A stone knife found at a prehistoric gateway into Europe could force anthropologists to rewrite theories about how our human ancestors first arrived on the continent. Archaeologists discovered the sharp stone tool at an ancient site on the Gediz river, to the east of Izmir, on the Anatolian peninsula of Turkey. They believe the quartzite tool was made around 1.2 million years ago, meaning early humans were in the area far earlier than previously believed.
     The earliest human remains to be discovered so far in Europe are 1.2 million-year-old bone fragments from the extinct Homo antecessor at Atapuerca, Spain. The spread of human ancestors has been a controversial subject and has led to competing theories of how humans evolved. An extinct species of human, called Homo antecessor, is thought to have been living in Atapuerca, Spain, at least 1.2 million years ago. Footprints attributed to Homo antecessor have also been found in Happisburgh in Norfolk.
However, the discovery of stone tools in western Turkey could mean that another species, Homo erectus, whose remains have been found at sites nearby, could have also moved into Europe at around the same time.
     Researchers from Royal Holloway University of London, now believe the discovery of the stone tool supports claims that Anatolia was occupied by these human ancestors 1.2 million years ago. Professor Danielle Schreve, from the department of geography, said: "This discovery is critical for establishing the timing and route of early human dispersal into Europe. Our research suggests the flake is the earliest securely-dated artefact from Turkey ever recorded and was dropped on the floodplain by an early hominin well over a million years ago. The dating of the flake suggests that the maker would have been Homo erectus, which is widely believed to have evolved in Africa and then spread into Eurasia by 2 million years. There is also a partial skull of Homo erectus from the site of Kocabas in Turkey - this particular site has been re-dated several times, with dates from around half a million to just over a million years old, so the new evidence from the Gedix River really firms up our knowledge of chronology of early human occupation in Turkey."

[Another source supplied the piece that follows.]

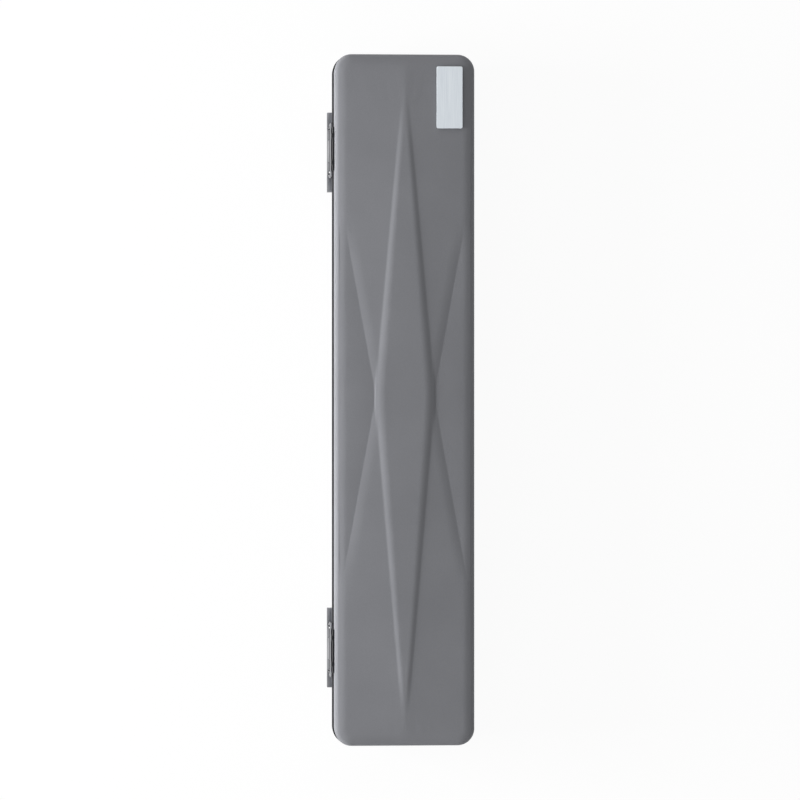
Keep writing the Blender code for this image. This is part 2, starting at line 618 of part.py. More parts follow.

     The researchers, whose work is published in the journal Quaternary Science Reviews, used high-precision radioisotopic dating and palaeomagnetic measurements from lava flows above and below the sediment where the stone was found, at a site known as Kale Tepe. This allowed the researchers to establish that early humans were present in the area between approximately 1.24 million and 1.17 million years ago.
     "There are a handful of sites in southern Europe - Spain, Italy and southern France - that have produced artefacts dating to around 1.2 million years. However, the dating of these sites is very controversial in many cases, or the stone tools are not clearly associated with the dated deposits, which makes it difficult to make meaningful observations as to the timing and route of dispersal of early humans. The key point regarding the new flake from Turkey is that it comes from river sediments that are sandwiched between volcanic deposits, which can be securely dated using two very robust methods, Argon-Argon dating and palaeomagnetism," Professor Schreve said.